Abstract

The AMA Guides to the Evaluation of Permanent Impairment (AMA Guides), Fifth Edition, presents an impairment paradox: Single-level fusions rating using the Diagnosis-related estimates (DRE) method often result in higher impairment values than do multilevel cervical spine fusions. In the AMA Guides, Chapter 15, The Spine, the definition of Cervical Category IV (alteration of motion segment integrity or bilateral or multilevel radiculopathy) changed from the definition in the fourth edition for Cervicothoracic Category IV (loss of motion segment integrity or multilevel neurological compromise) because of changes in the definition of “alteration of motion segment integrity,” which now also includes surgical arthrodesis.

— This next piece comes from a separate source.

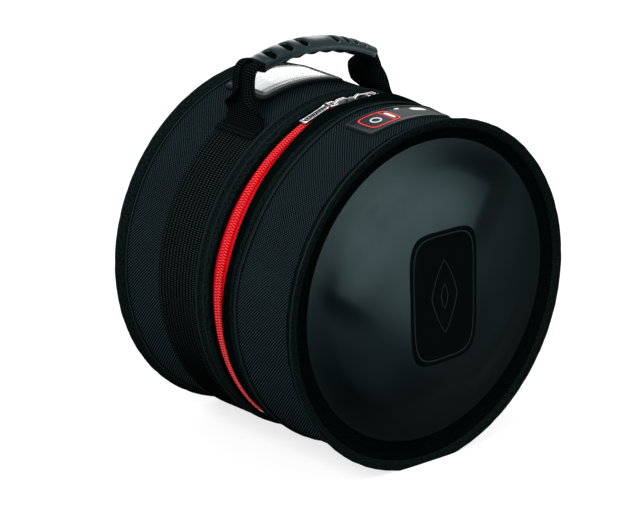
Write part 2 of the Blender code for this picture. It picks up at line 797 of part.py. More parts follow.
def slider(name, pivot, group, cutters, finish):
    """A slider: two plates joined by a thin post between the coils, and a bail on top."""
    half = SLIDER_WIDTH / 2
    post = SLIDER_POST / 2
    plate_low = SLIDER_TOP - SLIDER_PLATE
    under_top = ZIP_TAPE_INSIDE - SLIDER_UNDER_PLAY
    under_low = under_top - SLIDER_PLATE
    outline = [
        (-half, under_low),
        (half, under_low),
        (half, under_top),
        (post, under_top),
        (post, plate_low),
        (half, plate_low),
        (half, SLIDER_TOP),
        (-half, SLIDER_TOP),
        (-half, plate_low),
        (-post, plate_low),
        (-post, under_top),
        (-half, under_top),
    ]
    body_ends = (-SLIDER_LENGTH / 2, SLIDER_LENGTH / 2)
    sections = [[(x, y, z) for y, z in outline] for x in body_ends]
    body = loft(name, sections, group, finish)
    body.parent = pivot
    bail_top = BAIL_HOLE + BAIL_BAR
    reach = BAIL_LENGTH / 2
    arch = [
        (-reach, -SLIDER_PLATE / 2),
        (reach, -SLIDER_PLATE / 2),
        (reach, BAIL_HOLE / 2),
        (reach - bail_top / 2, bail_top),
        (bail_top / 2 - reach, bail_top),
        (-reach, BAIL_HOLE / 2),
    ]
    sections = []
    for y in (-BAIL_WIDTH / 2, BAIL_WIDTH / 2):
        sections.append([(x, y, SLIDER_TOP + z) for x, z in arch])
    bail = loft(name + "_bail", sections, cutters)
    inner = reach - BAIL_BAR
    opening = [
        (-inner, 0.0),
        (inner, 0.0),
        (inner, BAIL_HOLE / 2),
        (inner - BAIL_HOLE / 2, BAIL_HOLE),
        (BAIL_HOLE / 2 - inner, BAIL_HOLE),
        (-inner, BAIL_HOLE / 2),
    ]
    sections = []
    for y in (-BAIL_WIDTH, BAIL_WIDTH):
        sections.append([(x, y, SLIDER_TOP + z) for x, z in opening])
    hole = loft(name + "_hole", sections, cutters)
    for cutter in (bail, hole):
        cutter.parent = pivot
    cut(bail, hole)
    cut(body, bail, "UNION")
    return body


def pull_link(name, hand, pivot, group, finish):
    """The wire loop through the bail; its origin is on the bar that turns in the bail."""
    wire = bpy.data.curves.new(name, "CURVE")
    wire.dimensions = "3D"
    wire.bevel_depth = LINK_WIRE
    wire.bevel_resolution = WIRE_SIDES
    outline = rounded_outline(LINK_LENGTH, 2 * LINK_HALF_WIDTH, LINK_CORNER)
    line = wire.splines.new("POLY")
    line.points.add(len(outline) - 1)
    line.use_cyclic_u = True
    for point, (x, y) in zip(line.points, outline):
        point.co = (x + hand * LINK_LENGTH / 2, y, 0.0, 1.0)
    piece = add_object(name, wire, group, finish)
    piece.parent = pivot
    piece.location = (hand * LINK_PLACE, 0.0, BAIL_AXIS)
    return piece


def pull_tab(name, hand, pivot, group, cutters, finish):
    """The open tab with a rolled end; its origin is on the bar of the link in that end."""
    outer = rounded_outline(TAB_LENGTH, TAB_WIDTH, TAB_CORNER)
    gap = TAB_BARREL + TAB_BORDER
    window_length = TAB_LENGTH - gap - TAB_BORDER
    inner = rounded_outline(window_length, TAB_WIDTH - 2 * TAB_BORDER, TAB_CORNER / 2)
    shift = (gap - TAB_BORDER) / 2
    inner = [(x + hand * shift, y) for x, y in inner]
    middle = hand * (TAB_LENGTH / 2 + TAB_BORE)
    outlines = [[(x + middle, y) for x, y in line] for line in (outer, inner)]
    tab = plate(name, outlines, TAB_THICKNESS, group, finish)
    barrel_length = 2 * (LINK_HALF_WIDTH - LINK_WIRE - FIT_GAP)
    barrel = rod(name + "_barrel", TAB_BARREL, barrel_length, cutters)
    bore = rod(name + "_bore", TAB_BORE, 2 * barrel_length, cutters)
    for piece in (tab, barrel, bore):
        place_tab(piece, hand, pivot)
    cut(tab, barrel, "UNION")
    cut(tab, bore)
    return tab


def place_tab(piece, hand, pivot):
    """Set a piece of the tab on the outer bar of the link, lying on the coil."""
    piece.parent = pivot
    piece.location = (hand * (LINK_PLACE + LINK_LENGTH), 0.0, BAIL_AXIS)
    piece.rotation_euler = (0.0, math.radians(hand * TAB_DROOP), 0.0)


def build_base(group, cutters, ground, looks):
    """Model the base: everything that stays put when the lid opens."""
    nylon_wall("base_shell", 1, group, looks["nylon"])
    disc("base_end_panel", 1, 0.0, BEAD_INSIDE - FIT_GAP, PANEL_RECESS, PANEL_THICKNESS,
         group, looks["nylon"])
    foam_wall("base_foam_wall", 1, group, looks["foam"])
    foam_end("base_foam_end", 1, group, looks["foam"])
    lining("base_lining", 1, group, looks["lining"])
    rim_binding("base_rim_binding", 1, group, looks["binding"], ground)
    edge_binding("base_zip_binding", 1, group, looks["binding"])
    zip_tape("zip_tape_base", 1, group, looks["zip"])
    zip_coil("zip_coil_base", 1, group, looks["zip"])
    for name, hand in (("zip_stop_left", -1), ("zip_stop_right", 1)):
        zip_stop(name, hand, group, looks["metal"])
    hinge_panel("hinge_panel", group, looks["nylon"])
    strap_band(group, looks["webbing"])
    for name, hand in (("handle_foot_left", -1), ("handle_foot_right", 1)):
        handle_ear(name, hand, group, looks["webbing"])
    name_holder(group, cutters, looks["rubber"], looks["clear"], looks["card"])


def build_lid(group, ground, looks):
    """Model the lid, and hang it on the pivot under the bag."""
    hinge_radius = ZIP_TAPE_OUTSIDE + HINGE_PANEL_LIFT + HINGE_PANEL_THICKNESS
    pivot = add_empty("lid_pivot", group, (0.0, ZIP_Y, AXIS_HEIGHT - hinge_radius))
    pieces = [
        nylon_wall("lid_shell", -1, group, looks["nylon"]),
        disc("lid_end_panel", -1, 0.0, VINYL_RADIUS, PANEL_RECESS, PANEL_THICKNESS,
             group, looks["vinyl"]),
        disc("lid_end_ring", -1, VINYL_RADIUS + FIT_GAP, BEAD_INSIDE - FIT_GAP,
             PANEL_RECESS, PANEL_THICKNESS, group, looks["nylon"]),
        foam_wall("lid_foam_wall", -1, group, looks["foam"]),
        foam_end("lid_foam_end", -1, group, looks["foam"]),
        lining("lid_lining", -1, group, looks["lining"]),
        rim_binding("lid_rim_binding", -1, group, looks["binding"], ground),
        edge_binding("lid_zip_binding", -1, group, looks["binding"]),
        zip_tape("zip_tape_lid", -1, group, looks["zip"]),
        zip_coil("zip_coil_lid", -1, group, looks["zip"]),
        badge(group, looks["rubber"]),
        emblem(group, looks["patch"]),
    ]
    for piece in pieces:
        hang_on(piece, pivot)


def build_handle(group, cutters, looks):
    """Model the grip and its strap, and hang them on the pivot through their feet."""
    pivot = add_empty("handle_pivot", group, (0.0, STRAP_Y, AXIS_HEIGHT + PIVOT_HEIGHT))
    strap = loft("handle_strap", strap_sections(0.0), group, looks["webbing"])
    for piece in (grip(group, cutters, looks["grip"]), strap):
        hang_on(piece, pivot)


def build_pulls(group, cutters, looks):
    """Model both sliders with their links and tabs, each on a pivot on the case's axis."""
    places = (("left", -1, LEFT_SLIDER_ANGLE), ("right", 1, RIGHT_SLIDER_ANGLE))
    for word, hand, angle in places:
        pivot = add_empty(f"slider_pivot_{word}", group, (0.0, ZIP_Y, AXIS_HEIGHT), angle)
        slider(f"slider_{word}", pivot, group, cutters, looks["metal"])
        pull_link(f"pull_link_{word}", hand, pivot, group, looks["metal"])
        pull_tab(f"pull_tab_{word}", hand, pivot, group, cutters, looks["metal"])


def make_looks():
    """Return the materials by the name of the stuff."""
    return {
        "nylon": material("nylon", (0.012, 0.014, 0.018), 0.75),
        "foam": material("foam", (0.05, 0.05, 0.055), 0.9),
        "lining": material("lining", (0.03, 0.03, 0.033), 0.8),
        "binding": material("binding", (0.008, 0.012, 0.013), 0.6),
        "zip": material("zip", (0.75, 0.02, 0.03), 0.6),
        "metal": material("metal", (0.75, 0.75, 0.76), 0.2, 1.0),
        "webbing": material("webbing", (0.01, 0.011, 0.012), 0.7),
        "rubber": material("rubber", (0.015, 0.019, 0.021), 0.5),
        "clear": material("clear", (0.85, 0.88, 0.9), 0.1),
        "card": material("card", (0.85, 0.85, 0.85), 0.7),
        "vinyl": material("vinyl", (0.012, 0.02, 0.022), 0.4),
        "patch": material("patch", (0.006, 0.007, 0.008), 0.6),
        "grip": material("grip", (0.02, 0.028, 0.03), 0.45),
    }


def main():
    """Clear the scene and build the bag."""
    for old in list(bpy.data.objects):
        bpy.data.objects.remove(old)
    group = bpy.data.collections.new("tom_drum_bag")
    cutters = bpy.data.collections.new("cutters")
    for made in (group, cutters):
        bpy.context.scene.collection.children.link(made)
    reach = 2 * RIM_RADIUS
    ground = box("ground", (-reach, -reach, -reach), (reach, reach, 0.0), cutters)
    ground.hide_render = True
    ground.display_type = "WIRE"
    looks = make_looks()
    build_base(group, cutters, ground, looks)
    build_lid(group, ground, looks)
    build_handle(group, cutters, looks)
    build_pulls(group, cutters, looks)


main()
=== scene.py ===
"""Looks for the tom drum bag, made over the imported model, which stays fixed.

Lengths are in metres and angles in degrees, unless a name says otherwise. The axis of
the bag runs along Y, with the lid at -Y. The angle round it starts at the top and
grows towards +X. Every piece is a grid of points that numpy works out as whole arrays.
"""

import json
import logging
import math
from dataclasses import dataclass, field, replace
from enum import Enum
from functools import cache, reduce
from typing import Iterable, Sequence

import bmesh
import bpy
import numpy as np
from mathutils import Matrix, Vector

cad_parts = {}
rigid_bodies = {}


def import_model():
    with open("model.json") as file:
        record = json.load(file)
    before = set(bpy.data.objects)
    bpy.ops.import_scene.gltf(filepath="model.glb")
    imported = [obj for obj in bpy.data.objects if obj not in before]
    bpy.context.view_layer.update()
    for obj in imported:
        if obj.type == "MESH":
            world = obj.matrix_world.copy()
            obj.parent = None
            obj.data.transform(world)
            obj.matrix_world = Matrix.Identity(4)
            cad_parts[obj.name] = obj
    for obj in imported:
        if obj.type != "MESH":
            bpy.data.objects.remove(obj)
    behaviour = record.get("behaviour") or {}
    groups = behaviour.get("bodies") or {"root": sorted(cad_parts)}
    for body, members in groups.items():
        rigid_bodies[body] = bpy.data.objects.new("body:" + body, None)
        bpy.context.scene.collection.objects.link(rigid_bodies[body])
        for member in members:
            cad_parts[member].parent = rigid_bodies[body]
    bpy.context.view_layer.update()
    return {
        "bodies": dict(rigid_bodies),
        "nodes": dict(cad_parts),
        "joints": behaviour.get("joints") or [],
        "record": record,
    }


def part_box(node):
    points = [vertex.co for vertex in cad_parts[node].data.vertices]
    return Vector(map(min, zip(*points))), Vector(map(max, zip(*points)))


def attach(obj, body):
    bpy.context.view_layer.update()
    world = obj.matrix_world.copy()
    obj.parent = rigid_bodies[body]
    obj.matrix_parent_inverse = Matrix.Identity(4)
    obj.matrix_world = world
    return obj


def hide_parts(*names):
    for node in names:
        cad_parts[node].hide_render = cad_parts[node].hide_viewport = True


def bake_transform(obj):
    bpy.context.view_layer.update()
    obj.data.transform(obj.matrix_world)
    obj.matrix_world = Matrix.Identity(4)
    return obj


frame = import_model()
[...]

This applies only for single-level fusions because the AMA Guides, states the range-of-motion (ROM) method is used in situations when “there is alteration of motion segment integrity (eg, fusions).” The AMA Guides, Fourth Edition, rated impairment on the basis of the injury, not the surgical procedure, and the maximum whole person permanent impairment for a patient with a single-level, single-sided cervical radiculopathy who had a discectomy and fusion would be 15%, but the minimum award for a similar patient rated using the DRE method is 25%. The author reports that, for the reasons outlined, evaluators should rate all cervical fusions, including single-level fusions, using the ROM method.